From a Japanese brochure with pet quarantine information for travelers
The website carries descriptions of thousands of grammars, phrasebooks, textbooks and other publications, videos and even audio material. But the archive also contains well over 1,000 descriptions of these "authentic materials" — train schedules, subway instructions, pictures of road signs, menus and sales receipts — many of which were found by UCLA students, faculty and staffers on trips abroad and brought back to be scanned into the archive.

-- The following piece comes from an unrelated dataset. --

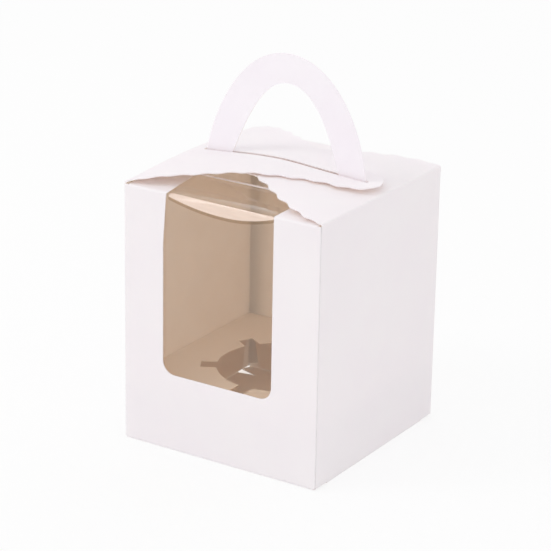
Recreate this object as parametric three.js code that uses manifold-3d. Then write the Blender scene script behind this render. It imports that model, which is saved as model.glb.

What a chair-bound explorer can find in this online treasure trove is mind-boggling: a toilet paper wrapper in Kazakh and Russian, a Malagasy guide to six septic tank models, a handbook for battered women in Finnish, a labor union pamphlet in Burmese and an advertisement for the Yod Abyssinia Cultural Restaurant in Amharic, a language spoken in north-central Ethiopia. Then there’s the Nupe ad from Nigeria for effervescent liver salts.

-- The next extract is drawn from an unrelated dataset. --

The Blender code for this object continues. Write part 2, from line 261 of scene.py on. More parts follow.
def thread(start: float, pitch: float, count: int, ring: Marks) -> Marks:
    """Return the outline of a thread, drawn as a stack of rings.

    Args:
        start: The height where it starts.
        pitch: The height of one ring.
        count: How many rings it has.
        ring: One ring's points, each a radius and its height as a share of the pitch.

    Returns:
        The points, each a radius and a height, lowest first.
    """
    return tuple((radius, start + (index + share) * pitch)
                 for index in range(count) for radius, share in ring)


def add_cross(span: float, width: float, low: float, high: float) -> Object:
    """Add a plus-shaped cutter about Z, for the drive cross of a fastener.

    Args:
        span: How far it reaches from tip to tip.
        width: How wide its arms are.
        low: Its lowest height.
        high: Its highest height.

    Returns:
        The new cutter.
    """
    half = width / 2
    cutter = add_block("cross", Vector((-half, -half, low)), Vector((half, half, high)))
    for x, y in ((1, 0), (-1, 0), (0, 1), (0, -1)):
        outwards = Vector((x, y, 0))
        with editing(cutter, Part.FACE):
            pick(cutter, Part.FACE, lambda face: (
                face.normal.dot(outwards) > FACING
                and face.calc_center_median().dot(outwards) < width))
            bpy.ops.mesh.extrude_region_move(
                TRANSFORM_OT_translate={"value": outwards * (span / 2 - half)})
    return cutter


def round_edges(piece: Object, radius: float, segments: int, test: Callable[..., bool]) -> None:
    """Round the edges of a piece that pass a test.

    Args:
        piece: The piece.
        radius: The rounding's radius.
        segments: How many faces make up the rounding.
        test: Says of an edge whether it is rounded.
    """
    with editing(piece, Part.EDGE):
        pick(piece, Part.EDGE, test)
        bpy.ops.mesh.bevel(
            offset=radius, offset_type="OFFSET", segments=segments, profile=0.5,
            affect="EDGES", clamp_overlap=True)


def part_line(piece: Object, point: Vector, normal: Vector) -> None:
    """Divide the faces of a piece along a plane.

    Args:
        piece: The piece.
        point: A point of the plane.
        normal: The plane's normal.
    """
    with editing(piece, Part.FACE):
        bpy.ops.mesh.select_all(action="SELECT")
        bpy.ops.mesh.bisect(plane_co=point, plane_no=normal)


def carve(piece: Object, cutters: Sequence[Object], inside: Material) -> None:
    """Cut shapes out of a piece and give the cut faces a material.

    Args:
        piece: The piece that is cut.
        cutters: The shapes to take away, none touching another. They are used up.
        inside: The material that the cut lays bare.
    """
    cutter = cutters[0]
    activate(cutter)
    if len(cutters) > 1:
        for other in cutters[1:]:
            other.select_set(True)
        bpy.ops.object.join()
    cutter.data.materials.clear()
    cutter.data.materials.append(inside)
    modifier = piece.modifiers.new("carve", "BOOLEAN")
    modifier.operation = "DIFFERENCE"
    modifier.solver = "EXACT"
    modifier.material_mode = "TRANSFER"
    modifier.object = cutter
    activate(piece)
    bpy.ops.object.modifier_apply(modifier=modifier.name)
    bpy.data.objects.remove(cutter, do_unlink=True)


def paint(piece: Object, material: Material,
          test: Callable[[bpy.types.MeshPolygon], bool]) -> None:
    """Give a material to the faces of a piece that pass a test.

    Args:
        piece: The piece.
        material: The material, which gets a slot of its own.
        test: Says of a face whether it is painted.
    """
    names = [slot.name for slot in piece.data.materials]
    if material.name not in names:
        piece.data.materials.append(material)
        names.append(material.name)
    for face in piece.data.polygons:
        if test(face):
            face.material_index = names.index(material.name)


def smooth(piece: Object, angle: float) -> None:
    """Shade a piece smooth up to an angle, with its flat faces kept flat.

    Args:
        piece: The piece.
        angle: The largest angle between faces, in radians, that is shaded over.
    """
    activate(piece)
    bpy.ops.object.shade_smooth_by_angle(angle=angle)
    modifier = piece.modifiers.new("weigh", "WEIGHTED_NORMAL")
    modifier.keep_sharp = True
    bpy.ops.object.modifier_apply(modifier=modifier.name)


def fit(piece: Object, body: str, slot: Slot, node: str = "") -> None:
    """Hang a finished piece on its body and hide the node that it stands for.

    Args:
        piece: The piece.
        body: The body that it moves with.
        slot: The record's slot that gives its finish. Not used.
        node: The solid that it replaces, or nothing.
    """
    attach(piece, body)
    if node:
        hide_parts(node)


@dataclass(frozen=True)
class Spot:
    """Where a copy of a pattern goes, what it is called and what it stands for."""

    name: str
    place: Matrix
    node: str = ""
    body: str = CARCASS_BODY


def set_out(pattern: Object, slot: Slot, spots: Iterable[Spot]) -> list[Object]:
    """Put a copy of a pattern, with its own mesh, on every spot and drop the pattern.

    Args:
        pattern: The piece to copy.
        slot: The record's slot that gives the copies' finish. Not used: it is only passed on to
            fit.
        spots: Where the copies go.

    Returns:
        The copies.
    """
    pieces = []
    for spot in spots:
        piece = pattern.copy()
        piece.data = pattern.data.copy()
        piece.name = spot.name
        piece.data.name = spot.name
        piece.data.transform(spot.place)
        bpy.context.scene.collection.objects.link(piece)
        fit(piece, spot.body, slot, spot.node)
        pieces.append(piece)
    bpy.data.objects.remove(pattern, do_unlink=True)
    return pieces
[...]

"I don't think you would find an image of that on Google," noted Nivardo Valenzuela, the department coordinator for Spanish and Portuguese at UCLA and a contributor to the archive.

A vintage Nigerian poster on community self help in Hausa asks, "What are you doing for your village?"
As a work-study student with the project back in 2005, Valenzuela was responsible for scanning an endless stream of such ephemera that came in with travelers from such faraway places as Tokyo, Kano and Antananarivo.
And it kept coming, plastic bags full of it, for about four months.
"At one point, I had to cut up a plastic ice cream carton so I could scan the wrapper," Valenzuela recalled. Juice bottles in Persian also had him reaching for scissors, and large posters required multiple scans and reassembly using image-editing software.
After his work-study stint, Valenzuela went to Brazil with the Education Abroad Program and returned with a small trove of items in Portuguese. Last December he traveled to Morocco and snapped up an Arabic brochure on the Marrakech Film Festival.
Hinnebusch, director of the project, frequently brings back items from his travels: a toothpaste tube from Korea, newspapers from East Africa, a brochure in Arabic from George Washington’s Mount Vernon.

From an advertising brochure for powdered milk formula in Vietnamese
Authentic materials have been popular among language teachers for at least a decade, said Hinnebusch, “if not longer.” Teachers of these less commonly taught languages, which are handily profiled in the archive, can use restaurant menus and greeting cards to enliven a language lesson. Archive organizers point out that students will often remember grammatical construction of a language better if they can see how language is used in real life — in recipes, on can labels and even business cards.
Included with scans of many of these materials or with links to websites where they can be found are complete lesson plans demonstrating to teachers how these items can be used to sustain student interest.
In July, LMP won a three-year, $500,000 grant from the U.S. Department of Education to help teachers find more suitable web-based and digital materials for their courses. The first year will be devoted to a survey of available resources, which will give policymakers clues about which languages need support for new teaching materials, said Barbara Blankenship, a UCLA expert in phonetics who coordinates several LMP initiatives.

Close-up of a red cloth bag used to package Kalocsa Hungarian paprika powder
"For example, they usually allocate money for Swahili, but actually Swahili is already very rich in teaching materials, compared to, say, Kyrgyz," said Blankenship. It’s a language spoken by 2 million people in Kyrgystan, according to the website.
In the second and third years of the project, the LMP team will add citations for digital materials to the website and produce an online training workshop that will introduce teachers to advanced search techniques for foreign language materials.
If you have something to submit to the archive, archivists suggest you contact them first. Photographs are accepted, but only if they show text.